Depois do último show (e da última entrevista gravada), caminhamos de volta ao camping com uma sensação contraditória. Era o sentimento de dever cumprido, de ter dado nosso máximo na criação de todas as pautas, mas ao mesmo tempo de saudade do que estávamos prestes a nos despedir. No mesmo dia em que o recorde de máquinas de drone na América Latina foi quebrado durante apresentação do Alok  o Mainstage, pela primeira vez em 20 anos foi realizado um “after” oficial do Dreamville, organizado pela própria equipe do Tomorrowland. Era mais de 1 hora da manhã, ninguém tinha mais energia, mas dava tudo de si para presenciar o momento que entrou para a história do festival.

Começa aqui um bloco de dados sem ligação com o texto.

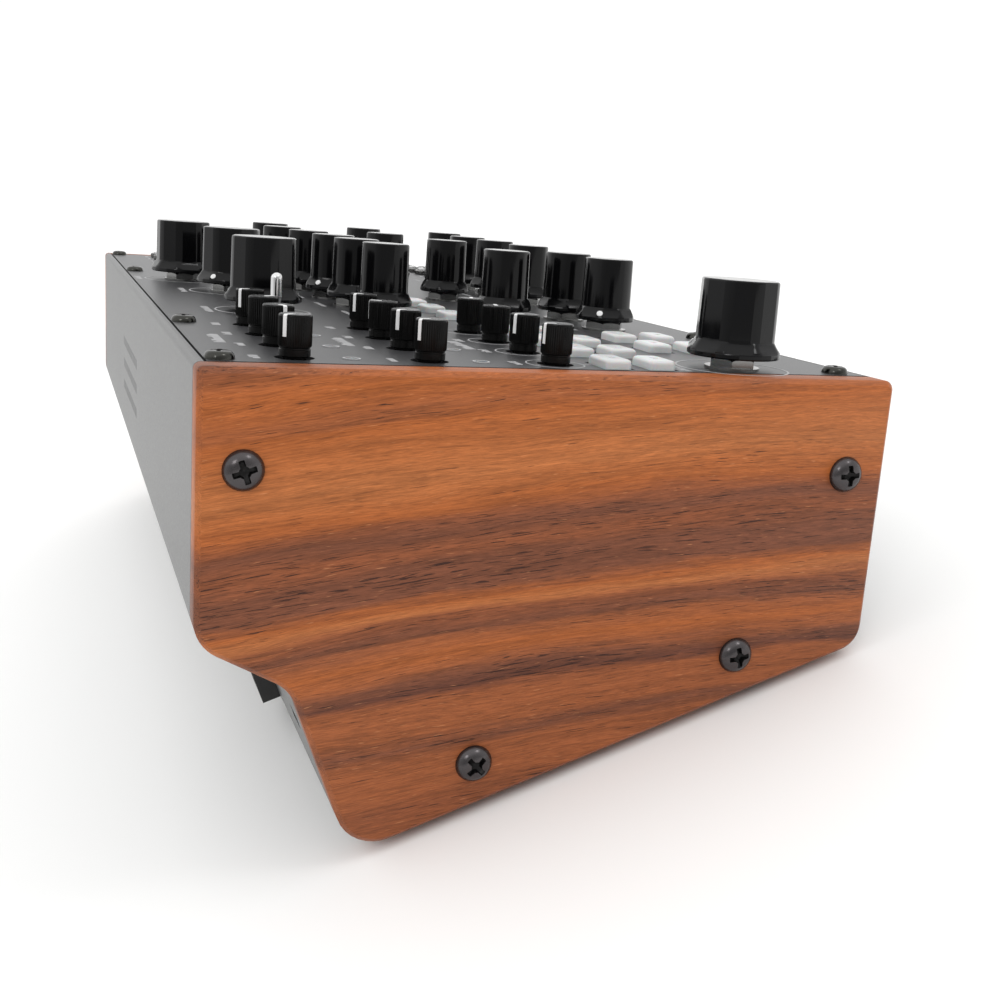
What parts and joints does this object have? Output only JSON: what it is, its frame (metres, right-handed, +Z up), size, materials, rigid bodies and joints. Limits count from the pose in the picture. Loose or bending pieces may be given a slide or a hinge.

Segunda-feira, 13 de outubro, depois de quatro dias vivendo o festival, o momento de ir embora se aproximava. Arrumar a mala, desmontar a barraca, tomar o último café sentada na grama do Parque Maeda… São as memórias de saudade que aparecem na cabeça depois de ter vivido intensamente todas as experiências que a “vila dos sonhos” tinha a nos oferecer… E que só poderiam ser escritas num texto depois de tomar o último gole da xícara de café depois de viver aquela história e relembrar todas as memórias, seja trocando mensagens com os novos amigos no WhatsApp ou curtindo as fotos no Instagram de quem mora longe – mais precisamente, em outros países.

O Dreamville é construído por relações criadas ali naquele mesmo local, mas que dão sentido ao bem comum da comunidade. É a reunião de pessoas cheias de diferenças, mas que exalam harmonia dentro de um espaço de unidade diretamente ligado à virtude da reciprocidade, da solidariedade e, claro, da amizade.

E se para Aristóteles a philia é extremamente importante para o funcionamento da pólis, para o Tomorrowland a amizade é a base do funcionamento da cidade. É um acampamento constituído com um desejo em comum: viver a magia do festival em harmonia. Isto não aconteceria se a paz, o respeito e a união – tão presentes no já citado PLUR -, não criassem uma comunidade.

As pessoas se identificam com o outro, entre dores e alegrias. Por isso, a realização individual e social dentro da pólis só é possível se há o sentimento recíproco e a solidariedade. Tem como não entender que isso ocorre no Dreamville?